-- START INFORMATION SHOWN --

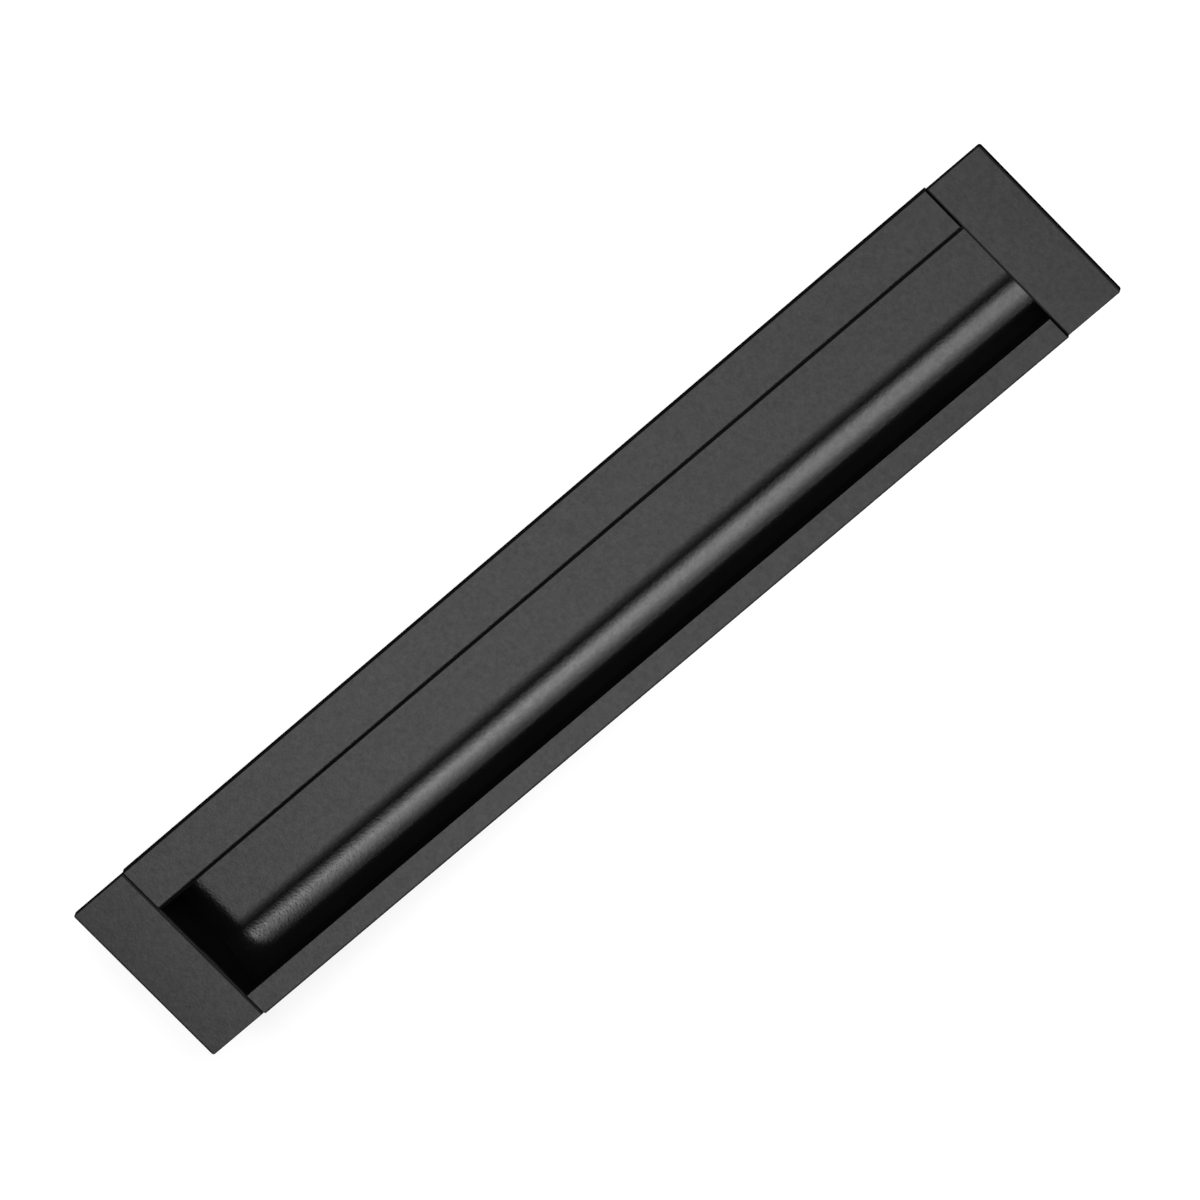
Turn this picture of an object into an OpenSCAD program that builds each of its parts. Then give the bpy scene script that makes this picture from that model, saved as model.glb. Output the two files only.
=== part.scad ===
// Recessed finger pull: an extruded channel with a wide lip, closed by two die-cast end caps.
// X runs along the channel, +Y points towards the lip and +Z points out of the face.
// The origin lies on the back plane, midway between the two fixing holes.

/* [Overall] */
// Distance between the two fixing holes
hole_pitch = 160; // [64:1:480]
// Width of the channel across both flanges
face_w = 28.5; // [26:0.1:40]
// Depth from the back plane to the face
depth = 10; // [9.5:0.1:14]

/* [Channel] */
// Thickness of both flanges and of the caps' face plates
flange_t = 1; // [0.8:0.1:2]
// Width of the lip that covers the finger space
lip_w = 7.75; // [5:0.05:9]
// Thickness of the floor and the walls
wall_t = 1.5; // [1.3:0.1:2]
// How far each flange reaches past the wall under it
overlap = 2.2; // [1.5:0.1:3]
// Radius of the hollow that rises from the floor towards the narrow rail
floor_r = 9; // [7:0.1:12]
// Width of that hollow, from the flat floor to the wall under the rail
floor_run = 7.8; // [6:0.1:8]
// Radius from the floor up to the wall under the lip
grip_r = 6.1; // [5.5:0.1:7]
// Radius in the corner between the lip and its wall
root_r = 0.8; // [0.3:0.1:1.2]
// Radius on the outer edges of the face
edge_r = 0.3; // [0.1:0.05:0.5]

/* [Screw ports] */
// Width of the slot along each screw port
slot_w = 0.8; // [0.5:0.1:1.2]
// Gap between a screw's core and its port
port_gap = 0.1; // [0.05:0.01:0.15]

/* [End caps] */
// Length of a cap along the channel
cap_l = 10; // [9:0.1:14]
// How much narrower than the channel a cap is, each side
cap_inset = 0.25; // [0.1:0.05:0.5]
// Radius of the caps' outer corners, seen from the face
corner_r = 0.6; // [0.4:0.1:2]
// Thickness of the wall that closes the channel
end_t = 2; // [1.5:0.1:2.5]
// Core diameter of the fixing thread
tap_d = 3.3; // [2.5:0.1:4]
// Metal round the fixing thread, in its boss
boss_t = 1.35; // [1.1:0.05:1.6]
// Metal left between the blind hole and the face
tap_floor = 2.5; // [2:0.1:4]
// Countersink at the mouth of the fixing hole
tap_sink = 0.4; // [0.2:0.1:0.8]
// Thickness of the two ribs beside the boss
rib_t = 1.4; // [1:0.1:2]
// Height above the back plane at which the ribs start
rib_foot = 1.5; // [0.5:0.1:4]

/* [Cap screws] */
// Thread diameter
screw_d = 2.2; // [2:0.1:2.4]
// Depth of the thread
thread_h = 0.25; // [0.2:0.05:0.35]
// Length under the head
screw_l = 9.5; // [6.5:0.5:16]
// Diameter of the head
head_d = 3.8; // [3.4:0.1:4]
// Height of the head
head_h = 1.3; // [1:0.1:1.6]
// Room between a head and the back plane
head_gap = 0.05; // [0.05:0.05:0.2]
// Gap between the thread and its hole in the cap
hole_gap = 0.15; // [0.1:0.05:0.2]

/* [Hidden] */
$fn = 64;
coat = [0.10, 0.10, 0.105];
steel = [0.55, 0.56, 0.58];
// A cut runs this far past the face that it leaves through
past = 1;
// The boss touches the channel's end, so its radius is also the hole's distance from there
boss_r = tap_d / 2 + boss_t;
// Half the channel's length, which is where each cap begins
joint_x = hole_pitch / 2 - boss_r;
// Half the width of the trough, outside and inside its walls
trough_y = face_w / 2 - overlap;
recess_y = trough_y - wall_t;
under_z = depth - flange_t;
nose_r = flange_t / 2;
nose_y = face_w / 2 - lip_w + nose_r;
// Height that the hollow may take up, below the rounded edge of the rail
hollow_h = depth - wall_t - edge_r;
// A hollow of a larger radius than that meets the wall before it stands upright
full_run = floor_r > hollow_h ? sqrt(pow(floor_r, 2) - pow(floor_r - hollow_h, 2)) : floor_r;
hollow_run = min(floor_run, full_run);
grip_fillet = min(grip_r, under_z - wall_t - root_r);
// Ports and heads sit in the lower corners of the trough's outline
port_r = head_d / 2 + head_gap;
port_y = trough_y - port_r;
core_r = screw_d / 2 - thread_h;
bore_r = core_r + port_gap;
screw_hole_r = screw_d / 2 + hole_gap;
point_l = 1.2;
dome_r = 4.5;
cross_l = 2;
cross_w = 0.5;
cross_h = 0.8;

// What rounds an inner corner off: the corner at the origin, the round side towards +X and +Y.
// The round touches the X axis at run, which is less than r where it meets the Y axis at a slant.
module corner_fill(r, run) {
    difference() {
        square([run, r]);
        translate([run, r]) circle(r);
    }
}

// A box whose two lower corners are round, drawn across the channel
module trough(y0, y1, z0, z1, r0, run0, r1) {
    difference() {
        translate([y0, z0]) square([y1 - y0, z1 - z0]);
        translate([y0, z0]) corner_fill(r0, run0);
        translate([y1, z0]) mirror([1, 0]) corner_fill(r1, r1);
    }
}

// A bar whose upper corners are round, on its left, its right or both sides
module bar(y0, y1, z0, z1, r0, r1) {
    translate([y0, z0]) square([y1 - y0, z1 - z0 - max(r0, r1)]);
    translate([y0 + r0, z0]) square([y1 - r1 - y0 - r0, z1 - z0]);
    if (r0 > 0) translate([y0 + r0, z1 - r0]) circle(r0);
    if (r1 > 0) translate([y1 - r1, z1 - r1]) circle(r1);
}

module port(side) {
    translate([side * port_y, port_r]) circle(port_r);
}

module port_bore(side) {
    translate([side * port_y, port_r]) {
        circle(bore_r);
        translate([side > 0 ? 0 : -port_r - past, -slot_w / 2]) square([port_r + past, slot_w]);
    }
}

module channel_section() {
    difference() {
        union() {
            trough(-trough_y, trough_y, 0, under_z,
                   floor_r + wall_t, hollow_run + wall_t, grip_fillet + wall_t);
            for (side = [-1, 1]) port(side);
        }
        trough(-recess_y, recess_y, wall_t, depth, floor_r, hollow_run, grip_fillet);
        for (side = [-1, 1]) port_bore(side);
    }
    bar(-face_w / 2, -recess_y, under_z, depth, edge_r, edge_r);
    bar(nose_y, face_w / 2, under_z, depth, 0, edge_r);
    translate([nose_y, under_z + nose_r]) circle(nose_r);
    translate([recess_y, under_z]) rotate(180) corner_fill(root_r, root_r);
}

// Turns a section drawn across the channel so that it runs along X from x0 to x1
module along_x(x0, x1) {
    translate([x0, 0, 0]) rotate([90, 0, 90]) linear_extrude(height = x1 - x0) children();
}

module profile() {
    color(coat) along_x(-joint_x, joint_x) channel_section();
}

// A cap is drawn with the channel's end at x = 0 and its own outer end at x = cap_l
module cap_plate() {
    half_w = face_w / 2 - cap_inset;
    intersection() {
        along_x(0, cap_l) bar(-half_w, half_w, under_z, depth, edge_r, edge_r);
        translate([0, half_w, 0]) rotate([90, 0, 0]) linear_extrude(height = 2 * half_w)
            bar(0, cap_l, under_z, depth, edge_r, edge_r);
        translate([0, 0, under_z]) linear_extrude(height = flange_t) {
            translate([0, -half_w]) square([cap_l - corner_r, 2 * half_w]);
            translate([0, corner_r - half_w]) square([cap_l, 2 * (half_w - corner_r)]);
            for (side = [-1, 1])
                translate([cap_l - corner_r, side * (half_w - corner_r)]) circle(corner_r);
        }
    }
}

// A rib ties the plate to the end wall, halfway between the boss and a screw head.
// It reaches no further out than the boss, so both fit the same slot.
module cap_rib(side) {
    middle_y = (boss_r + port_y - port_r) / 2;
    translate([0, side * middle_y + rib_t / 2, 0]) rotate([90, 0, 0]) linear_extrude(height = rib_t)
        polygon([[0, under_z], [0, rib_foot], [end_t, rib_foot], [2 * boss_r, under_z]]);
}

// The fixing hole, blind and with a countersink where the screw enters from behind
module tap_hole() {
    translate([boss_r, 0, 0]) {
        translate([0, 0, -past]) cylinder(d = tap_d, h = depth - tap_floor + past);
        cylinder(r1 = tap_d / 2 + tap_sink, r2 = tap_d / 2, h = tap_sink);
    }
}

module cap_body() {
    difference() {
        union() {
            cap_plate();
            along_x(0, end_t) trough(-trough_y, trough_y, 0, under_z, port_r, port_r, port_r);
            translate([boss_r, 0, 0]) cylinder(r = boss_r, h = under_z);
            translate([0, -boss_r, 0]) cube([boss_r, 2 * boss_r, under_z]);
            for (side = [-1, 1]) cap_rib(side);
        }
        tap_hole();
        for (side = [-1, 1])
            translate([-past, side * port_y, port_r]) rotate([0, 90, 0])
                cylinder(r = screw_hole_r, h = end_t + 2 * past);
    }
}

// A screw is drawn with the underside of its head at the origin and its head towards +Z
module cap_screw() {
    difference() {
        union() {
            intersection() {
                cylinder(d = head_d, h = head_h);
                translate([0, 0, head_h - dome_r]) sphere(r = dome_r);
            }
            translate([0, 0, point_l - screw_l]) cylinder(r = core_r, h = screw_l - point_l);
            translate([0, 0, -screw_l]) cylinder(r1 = 0, r2 = core_r, h = point_l);
        }
        for (turn = [0, 90]) rotate([0, 0, turn])
            translate([-cross_l / 2, -cross_w / 2, head_h - cross_h]) cube([cross_l, cross_w, past]);
    }
}

// Puts what is drawn from the channel's end outwards at the right end
module at_right_end() {
    translate([joint_x, 0, 0]) children();
}

module at_left_end() {
    mirror([1, 0, 0]) at_right_end() children();
}

module end_cap_left() {
    color(coat) at_left_end() cap_body();
}

module end_cap_right() {
    color(coat) at_right_end() cap_body();
}

module screw_pair() {
    for (side = [-1, 1])
        translate([end_t, side * port_y, port_r]) rotate([0, 90, 0]) cap_screw();
}

module cap_screws() {
    color(steel) {
        at_left_end() screw_pair();
        at_right_end() screw_pair();
    }
}

profile();
end_cap_left();
end_cap_right();
cap_screws();
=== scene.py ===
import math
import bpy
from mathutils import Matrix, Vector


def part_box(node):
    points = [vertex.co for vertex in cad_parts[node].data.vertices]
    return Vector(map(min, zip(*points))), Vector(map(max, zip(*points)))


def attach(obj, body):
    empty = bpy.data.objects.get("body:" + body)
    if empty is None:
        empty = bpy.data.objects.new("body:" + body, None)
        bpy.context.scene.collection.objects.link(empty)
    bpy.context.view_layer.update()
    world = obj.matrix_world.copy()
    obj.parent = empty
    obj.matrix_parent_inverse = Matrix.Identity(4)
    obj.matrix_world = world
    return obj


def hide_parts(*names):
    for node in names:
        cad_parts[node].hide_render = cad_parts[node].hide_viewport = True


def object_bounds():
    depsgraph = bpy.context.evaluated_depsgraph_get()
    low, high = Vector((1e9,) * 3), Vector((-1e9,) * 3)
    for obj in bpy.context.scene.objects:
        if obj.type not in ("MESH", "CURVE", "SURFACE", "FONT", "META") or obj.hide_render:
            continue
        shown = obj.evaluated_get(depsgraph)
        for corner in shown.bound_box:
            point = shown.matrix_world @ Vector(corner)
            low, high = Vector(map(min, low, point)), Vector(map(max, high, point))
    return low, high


bl_info = {
    "name": "Recessed Shell Handle",
    "version": (1, 0, 0),
    "blender": (4, 5, 0),
    "location": "3D View > Sidebar > Handle",
    "description": "Finishes the channel, end caps and screws of a recessed pull and lights it",
    "category": "Object",
}

import bmesh
import bpy
from bpy.props import FloatProperty, FloatVectorProperty, PointerProperty
from bpy.types import Operator, Panel, PropertyGroup
from mathutils import Matrix, Vector

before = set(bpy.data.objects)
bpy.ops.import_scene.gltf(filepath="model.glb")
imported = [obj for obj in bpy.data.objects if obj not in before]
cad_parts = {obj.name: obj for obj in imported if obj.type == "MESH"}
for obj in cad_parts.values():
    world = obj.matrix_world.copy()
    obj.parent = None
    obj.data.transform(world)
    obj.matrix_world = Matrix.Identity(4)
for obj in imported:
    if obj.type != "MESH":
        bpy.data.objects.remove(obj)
cad_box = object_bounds()

MM = 0.001
BODY = "root"
ENDS = (("left", -1), ("right", 1))
PROFILE_LO, PROFILE_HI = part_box("profile")
CAP_LO, CAP_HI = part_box("end_cap_right")
SCREWS_LO, SCREWS_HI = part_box("cap_screws")
# The screws' box runs from head to head, and its height is one head
HEAD_D = SCREWS_HI.z - SCREWS_LO.z
SCREW_Y = SCREWS_HI.y - HEAD_D / 2
SCREW_Z = (SCREWS_HI.z + SCREWS_LO.z) / 2
FACE_Z = PROFILE_HI.z
JOINT_X = PROFILE_HI.x


def length(name, description, default, **more):
    """A size in metres, shown in the panel with its unit."""
    return FloatProperty(
        name=name, description=description, default=default, unit="LENGTH", precision=5, **more
    )


def number(name, description, default):
    """A plain number in the panel."""
    return FloatProperty(name=name, description=description, default=default)


def colour(name, description, default):
    """A colour in the panel, as linear red, green and blue."""
    return FloatVectorProperty(
        name=name, description=description, default=default, subtype="COLOR", size=3, min=0, max=1
    )


class ChannelSizes(PropertyGroup):
    flange: length("Flange", "Thickness of both flanges", 1 * MM)
    lip: length("Lip", "Width of the lip over the finger space", 7.75 * MM)
    nose: length("Nose", "Reach of the lip's round front edge", 1.15 * MM)
    nose_rise: length("Nose rise", "Height of that edge above its tip", 0.4 * MM)
    wall: length("Wall", "Thickness of the floor and the walls", 1.5 * MM)
    overlap: length("Overlap", "Reach of a flange past the wall under it", 2.2 * MM)
    hollow_radius: length("Hollow radius", "Round from the floor up towards the rail", 9 * MM)
    hollow_run: length("Hollow run", "Width of that round, from floor to wall", 7.8 * MM)
    grip_radius: length("Grip radius", "Round from the floor up behind the lip", 6.1 * MM)
    root_radius: length("Root radius", "Round between the lip and its wall", 0.8 * MM)
    edge: length("Edge", "Chamfer along the two outer edges of the face", 0.3 * MM)
    inner_edge: length("Inner edge", "Round on the rail's edge over the hollow", 0.1 * MM)
    slot: length("Port slot", "Width of the slot along a screw port", 0.8 * MM)
    port_bore: length("Port bore", "Radius of a screw port", 0.95 * MM)
    deburr: length("Deburring", "Bevel round the sawn ends", 0.12 * MM)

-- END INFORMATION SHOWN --

» **TASK GOAL**: Exactly reproduce the stretch from the line with "at_right_end() screw_pair();" through the line with "obj.parent = empty", including both ends and nothing else.

» **WRITTEN RESPONSE**:
        at_right_end() screw_pair();
    }
}

profile();
end_cap_left();
end_cap_right();
cap_screws();
=== scene.py ===
import math
import bpy
from mathutils import Matrix, Vector


def part_box(node):
    points = [vertex.co for vertex in cad_parts[node].data.vertices]
    return Vector(map(min, zip(*points))), Vector(map(max, zip(*points)))


def attach(obj, body):
    empty = bpy.data.objects.get("body:" + body)
    if empty is None:
        empty = bpy.data.objects.new("body:" + body, None)
        bpy.context.scene.collection.objects.link(empty)
    bpy.context.view_layer.update()
    world = obj.matrix_world.copy()
    obj.parent = empty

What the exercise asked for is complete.